Prompt: All the data should come back exactly as it was given.
++++ Recorded data ++++
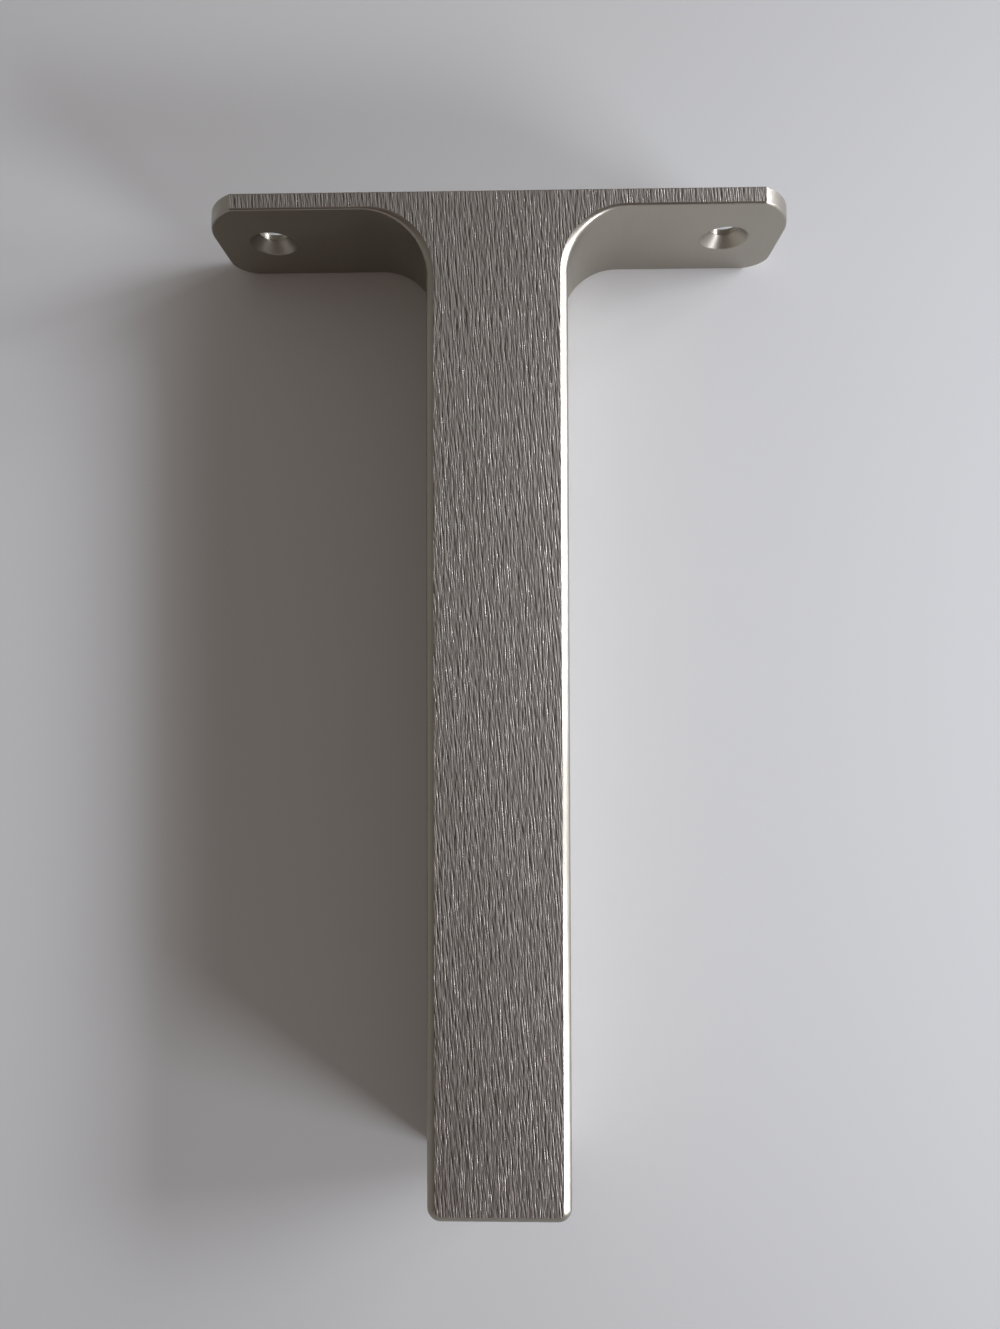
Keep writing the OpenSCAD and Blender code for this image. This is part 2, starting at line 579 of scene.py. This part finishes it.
sky = node(tree, "ShaderNodeBackground", {"Color": room.outputs["Color"]})
node(tree, "ShaderNodeOutputWorld", {"Surface": sky.outputs["Background"]})
print("room nodes:", len(tree.nodes))

# %% [markdown]
# Three soft lamps stand low on the right, like a row of windows: a large one level with the arm,
# one nearly as strong in front of it and a weak one behind. Low light is what brings out a
# brushed face: it rakes across the grooves. It also draws a long shadow on the left, and it
# turns the rounded edge that faces it into one white line.
#
# A lamp that stands so low would burn out the floor in front of it. Each one has a grid of thin
# slats over its face, as studio lamps do, and that keeps the beam narrow. A narrow beam gathers a
# lamp's power, so the power is cut down to leave the lamp just as bright along its axis.

# %% The lamps
AIM = Vector((0, -75, 0)) * MM
LAMP_DISTANCE = 0.8
BEAM = math.radians(65)
GATHERED = 1 - BEAM / 2 / math.tan(BEAM / 2)
DAYLIGHT = "#F1F5FF"


def softbox(name, azimuth, elevation, width, height, radiance):
    """A soft rectangular lamp aimed at the bracket. Azimuth is counted from +X towards +Y."""
    lamp = bpy.data.lights.new(name, "AREA")
    lamp.shape = "RECTANGLE"
    lamp.size, lamp.size_y = width, height
    lamp.spread = BEAM
    lamp.energy = radiance * math.pi * width * height * GATHERED
    lamp.color = linear(DAYLIGHT)[:3]
    box = place(bpy.data.objects.new(name, lamp))
    turn, rise = math.radians(azimuth), math.radians(elevation)
    way = Vector((math.cos(turn) * math.cos(rise), math.sin(turn) * math.cos(rise), math.sin(rise)))
    box.location = AIM + way * LAMP_DISTANCE
    box.rotation_euler = way.to_track_quat("Z", "Y").to_euler()
    print(name, "at", [round(side, 2) for side in box.location], "power", round(lamp.energy, 2))


softbox("window", azimuth=11, elevation=20.5, width=0.34, height=0.11, radiance=51)
softbox("front_window", azimuth=-32, elevation=20.5, width=0.30, height=0.11, radiance=42)
softbox("back_window", azimuth=32, elevation=17, width=0.14, height=0.10, radiance=26)

# %% [markdown]
# ## Finish
# The plain Standard view keeps every colour as it is written.

# %% Finish
bpy.context.scene.view_settings.view_transform = "Standard"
++++
Written answer:
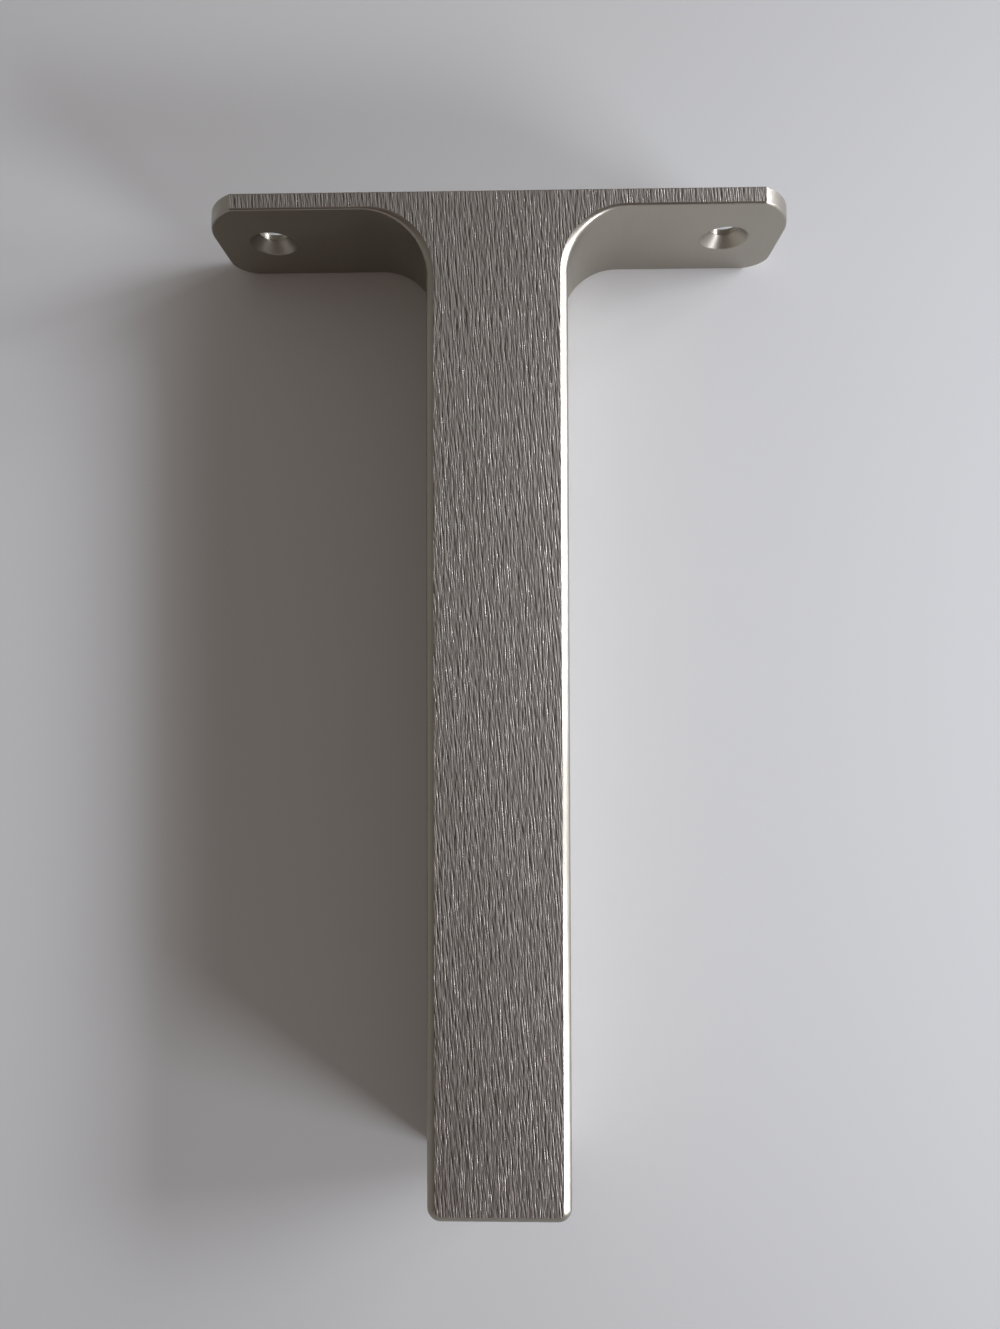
Keep writing the OpenSCAD and Blender code for this image. This is part 2, starting at line 579 of scene.py. This part finishes it.
sky = node(tree, "ShaderNodeBackground", {"Color": room.outputs["Color"]})
node(tree, "ShaderNodeOutputWorld", {"Surface": sky.outputs["Background"]})
print("room nodes:", len(tree.nodes))

# %% [markdown]
# Three soft lamps stand low on the right, like a row of windows: a large one level with the arm,
# one nearly as strong in front of it and a weak one behind. Low light is what brings out a
# brushed face: it rakes across the grooves. It also draws a long shadow on the left, and it
# turns the rounded edge that faces it into one white line.
#
# A lamp that stands so low would burn out the floor in front of it. Each one has a grid of thin
# slats over its face, as studio lamps do, and that keeps the beam narrow. A narrow beam gathers a
# lamp's power, so the power is cut down to leave the lamp just as bright along its axis.

# %% The lamps
AIM = Vector((0, -75, 0)) * MM
LAMP_DISTANCE = 0.8
BEAM = math.radians(65)
GATHERED = 1 - BEAM / 2 / math.tan(BEAM / 2)
DAYLIGHT = "#F1F5FF"


def softbox(name, azimuth, elevation, width, height, radiance):
    """A soft rectangular lamp aimed at the bracket. Azimuth is counted from +X towards +Y."""
    lamp = bpy.data.lights.new(name, "AREA")
    lamp.shape = "RECTANGLE"
    lamp.size, lamp.size_y = width, height
    lamp.spread = BEAM
    lamp.energy = radiance * math.pi * width * height * GATHERED
    lamp.color = linear(DAYLIGHT)[:3]
    box = place(bpy.data.objects.new(name, lamp))
    turn, rise = math.radians(azimuth), math.radians(elevation)
    way = Vector((math.cos(turn) * math.cos(rise), math.sin(turn) * math.cos(rise), math.sin(rise)))
    box.location = AIM + way * LAMP_DISTANCE
    box.rotation_euler = way.to_track_quat("Z", "Y").to_euler()
    print(name, "at", [round(side, 2) for side in box.location], "power", round(lamp.energy, 2))


softbox("window", azimuth=11, elevation=20.5, width=0.34, height=0.11, radiance=51)
softbox("front_window", azimuth=-32, elevation=20.5, width=0.30, height=0.11, radiance=42)
softbox("back_window", azimuth=32, elevation=17, width=0.14, height=0.10, radiance=26)

# %% [markdown]
# ## Finish
# The plain Standard view keeps every colour as it is written.

# %% Finish
bpy.context.scene.view_settings.view_transform = "Standard"